* **Aim of the task**:
Find the line containing "in imported if" and copy it exactly, along with every line after it up to and including the line containing "bpy.data.objects.remove(obj)". Copy nothing else.

* **Material provided**:
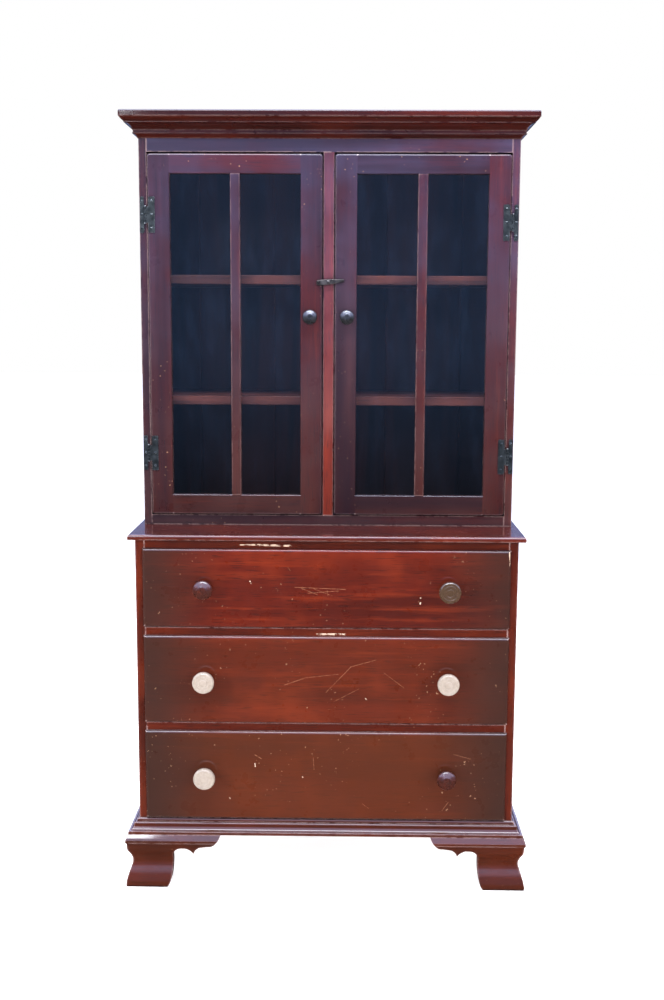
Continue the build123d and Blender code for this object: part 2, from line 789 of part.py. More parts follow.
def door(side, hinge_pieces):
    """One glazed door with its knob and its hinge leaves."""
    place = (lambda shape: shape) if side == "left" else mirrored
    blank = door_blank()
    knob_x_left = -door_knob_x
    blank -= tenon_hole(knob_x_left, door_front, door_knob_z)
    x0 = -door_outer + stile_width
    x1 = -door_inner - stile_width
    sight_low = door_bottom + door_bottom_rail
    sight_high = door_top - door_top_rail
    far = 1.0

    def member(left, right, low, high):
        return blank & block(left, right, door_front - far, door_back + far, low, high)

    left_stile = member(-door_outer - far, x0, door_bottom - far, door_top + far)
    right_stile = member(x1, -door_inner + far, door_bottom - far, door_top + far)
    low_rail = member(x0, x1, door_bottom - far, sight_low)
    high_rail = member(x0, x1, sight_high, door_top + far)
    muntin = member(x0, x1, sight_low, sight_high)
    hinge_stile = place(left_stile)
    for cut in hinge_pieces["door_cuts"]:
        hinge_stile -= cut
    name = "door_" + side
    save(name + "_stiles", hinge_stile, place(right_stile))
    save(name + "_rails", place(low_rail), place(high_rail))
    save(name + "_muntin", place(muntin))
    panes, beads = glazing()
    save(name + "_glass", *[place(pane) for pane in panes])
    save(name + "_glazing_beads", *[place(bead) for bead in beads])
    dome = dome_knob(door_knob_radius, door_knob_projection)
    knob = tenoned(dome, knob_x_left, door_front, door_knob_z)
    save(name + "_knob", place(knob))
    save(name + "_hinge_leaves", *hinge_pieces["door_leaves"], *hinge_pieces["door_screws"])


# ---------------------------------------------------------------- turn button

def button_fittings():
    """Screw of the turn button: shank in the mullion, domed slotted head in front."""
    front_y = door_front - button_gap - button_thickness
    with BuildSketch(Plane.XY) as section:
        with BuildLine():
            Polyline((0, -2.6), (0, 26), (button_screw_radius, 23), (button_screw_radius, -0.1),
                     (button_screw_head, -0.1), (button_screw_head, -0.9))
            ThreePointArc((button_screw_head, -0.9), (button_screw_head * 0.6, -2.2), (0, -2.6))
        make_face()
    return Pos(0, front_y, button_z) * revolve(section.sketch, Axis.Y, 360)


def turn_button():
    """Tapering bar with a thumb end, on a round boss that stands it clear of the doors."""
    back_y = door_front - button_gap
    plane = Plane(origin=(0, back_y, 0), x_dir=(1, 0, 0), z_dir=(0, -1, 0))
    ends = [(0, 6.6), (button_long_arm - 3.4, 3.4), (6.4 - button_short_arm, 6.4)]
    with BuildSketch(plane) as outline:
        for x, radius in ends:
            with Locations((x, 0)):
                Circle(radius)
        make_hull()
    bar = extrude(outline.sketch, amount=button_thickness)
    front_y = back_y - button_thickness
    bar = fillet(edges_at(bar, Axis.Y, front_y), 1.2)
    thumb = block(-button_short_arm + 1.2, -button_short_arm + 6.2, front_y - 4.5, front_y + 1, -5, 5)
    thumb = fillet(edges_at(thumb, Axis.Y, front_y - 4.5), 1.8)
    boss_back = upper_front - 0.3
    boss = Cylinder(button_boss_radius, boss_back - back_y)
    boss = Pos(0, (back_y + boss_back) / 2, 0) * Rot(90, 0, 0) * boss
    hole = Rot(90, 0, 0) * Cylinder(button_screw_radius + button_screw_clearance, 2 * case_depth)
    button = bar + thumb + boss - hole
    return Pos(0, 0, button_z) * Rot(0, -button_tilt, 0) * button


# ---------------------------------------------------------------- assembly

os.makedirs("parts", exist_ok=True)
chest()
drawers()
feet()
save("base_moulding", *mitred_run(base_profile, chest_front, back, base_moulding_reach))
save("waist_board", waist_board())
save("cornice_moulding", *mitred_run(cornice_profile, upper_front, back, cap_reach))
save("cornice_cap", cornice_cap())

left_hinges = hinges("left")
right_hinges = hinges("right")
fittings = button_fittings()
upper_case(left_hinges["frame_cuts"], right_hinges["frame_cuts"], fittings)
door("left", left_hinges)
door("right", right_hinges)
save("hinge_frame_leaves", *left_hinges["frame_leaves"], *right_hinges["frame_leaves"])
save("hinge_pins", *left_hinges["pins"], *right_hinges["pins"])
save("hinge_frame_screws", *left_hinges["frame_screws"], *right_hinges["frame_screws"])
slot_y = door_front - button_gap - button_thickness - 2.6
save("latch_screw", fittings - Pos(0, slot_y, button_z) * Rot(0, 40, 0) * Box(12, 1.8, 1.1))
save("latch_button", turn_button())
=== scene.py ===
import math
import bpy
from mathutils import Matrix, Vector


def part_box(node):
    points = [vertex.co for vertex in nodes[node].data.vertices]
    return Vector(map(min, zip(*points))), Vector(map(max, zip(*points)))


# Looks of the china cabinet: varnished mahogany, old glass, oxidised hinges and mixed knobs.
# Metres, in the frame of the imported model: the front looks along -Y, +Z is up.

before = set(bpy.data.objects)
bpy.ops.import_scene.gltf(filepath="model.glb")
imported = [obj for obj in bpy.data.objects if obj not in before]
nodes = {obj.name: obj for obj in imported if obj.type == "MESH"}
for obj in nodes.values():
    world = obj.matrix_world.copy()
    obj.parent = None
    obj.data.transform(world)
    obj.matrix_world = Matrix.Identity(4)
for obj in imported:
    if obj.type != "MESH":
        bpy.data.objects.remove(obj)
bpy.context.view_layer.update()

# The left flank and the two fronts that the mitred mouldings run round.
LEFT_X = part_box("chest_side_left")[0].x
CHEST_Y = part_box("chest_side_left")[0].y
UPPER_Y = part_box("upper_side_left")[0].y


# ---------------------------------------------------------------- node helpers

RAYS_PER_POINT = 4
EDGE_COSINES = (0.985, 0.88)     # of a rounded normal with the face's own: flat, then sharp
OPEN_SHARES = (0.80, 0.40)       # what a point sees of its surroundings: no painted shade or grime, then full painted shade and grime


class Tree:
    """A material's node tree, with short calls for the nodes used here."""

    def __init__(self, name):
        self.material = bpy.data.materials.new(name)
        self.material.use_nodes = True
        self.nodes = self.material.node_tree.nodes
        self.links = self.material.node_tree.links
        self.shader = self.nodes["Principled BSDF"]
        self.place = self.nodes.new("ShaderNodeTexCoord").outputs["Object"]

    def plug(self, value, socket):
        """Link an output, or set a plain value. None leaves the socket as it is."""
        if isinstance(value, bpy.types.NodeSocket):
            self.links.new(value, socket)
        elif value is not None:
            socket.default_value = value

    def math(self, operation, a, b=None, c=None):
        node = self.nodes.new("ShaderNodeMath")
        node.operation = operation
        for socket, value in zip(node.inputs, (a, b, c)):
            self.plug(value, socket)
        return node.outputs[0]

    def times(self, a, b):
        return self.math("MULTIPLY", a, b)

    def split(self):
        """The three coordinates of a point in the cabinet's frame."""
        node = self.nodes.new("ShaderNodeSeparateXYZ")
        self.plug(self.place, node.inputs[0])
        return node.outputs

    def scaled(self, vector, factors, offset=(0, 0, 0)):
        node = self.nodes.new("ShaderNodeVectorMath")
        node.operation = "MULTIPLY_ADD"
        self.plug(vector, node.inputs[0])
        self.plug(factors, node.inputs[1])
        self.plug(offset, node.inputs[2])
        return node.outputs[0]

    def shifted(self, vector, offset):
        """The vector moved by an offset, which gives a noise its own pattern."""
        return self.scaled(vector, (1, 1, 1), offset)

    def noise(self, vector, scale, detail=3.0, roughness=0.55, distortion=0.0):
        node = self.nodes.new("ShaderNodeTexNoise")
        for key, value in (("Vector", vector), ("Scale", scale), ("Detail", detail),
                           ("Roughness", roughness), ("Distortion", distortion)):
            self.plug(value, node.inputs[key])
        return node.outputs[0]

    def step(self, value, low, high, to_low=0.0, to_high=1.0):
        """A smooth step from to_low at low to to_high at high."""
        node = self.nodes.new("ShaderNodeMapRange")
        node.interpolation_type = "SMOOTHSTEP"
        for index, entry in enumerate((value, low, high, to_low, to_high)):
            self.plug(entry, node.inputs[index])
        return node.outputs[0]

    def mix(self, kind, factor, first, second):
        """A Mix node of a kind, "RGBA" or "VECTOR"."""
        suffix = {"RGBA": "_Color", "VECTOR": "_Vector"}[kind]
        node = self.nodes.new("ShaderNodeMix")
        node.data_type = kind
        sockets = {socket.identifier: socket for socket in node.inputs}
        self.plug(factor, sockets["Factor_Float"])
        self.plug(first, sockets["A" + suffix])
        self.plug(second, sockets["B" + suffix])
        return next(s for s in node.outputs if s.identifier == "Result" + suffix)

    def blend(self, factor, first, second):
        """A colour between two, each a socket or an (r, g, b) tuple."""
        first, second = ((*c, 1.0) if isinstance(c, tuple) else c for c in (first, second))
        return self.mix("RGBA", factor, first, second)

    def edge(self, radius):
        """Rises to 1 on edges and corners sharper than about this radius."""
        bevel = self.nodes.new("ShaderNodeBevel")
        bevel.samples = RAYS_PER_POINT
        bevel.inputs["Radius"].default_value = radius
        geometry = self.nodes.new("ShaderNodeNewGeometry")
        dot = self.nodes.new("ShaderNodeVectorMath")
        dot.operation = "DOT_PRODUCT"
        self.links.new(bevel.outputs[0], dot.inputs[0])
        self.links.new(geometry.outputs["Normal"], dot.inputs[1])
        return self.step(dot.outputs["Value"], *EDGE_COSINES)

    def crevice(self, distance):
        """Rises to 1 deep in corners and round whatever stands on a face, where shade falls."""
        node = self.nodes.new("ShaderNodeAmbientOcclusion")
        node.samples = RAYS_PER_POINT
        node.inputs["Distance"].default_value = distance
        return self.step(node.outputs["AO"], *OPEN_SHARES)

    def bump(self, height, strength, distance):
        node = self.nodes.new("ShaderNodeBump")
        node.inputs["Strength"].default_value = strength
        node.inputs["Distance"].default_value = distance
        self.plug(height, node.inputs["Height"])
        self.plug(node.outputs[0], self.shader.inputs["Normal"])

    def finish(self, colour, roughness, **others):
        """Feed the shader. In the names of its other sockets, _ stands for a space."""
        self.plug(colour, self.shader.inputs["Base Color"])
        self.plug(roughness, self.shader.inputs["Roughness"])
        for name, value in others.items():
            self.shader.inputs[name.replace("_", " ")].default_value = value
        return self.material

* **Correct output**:
nodes = {obj.name: obj for obj in imported if obj.type == "MESH"}
for obj in nodes.values():
    world = obj.matrix_world.copy()
    obj.parent = None
    obj.data.transform(world)
    obj.matrix_world = Matrix.Identity(4)
for obj in imported:
    if obj.type != "MESH":
        bpy.data.objects.remove(obj)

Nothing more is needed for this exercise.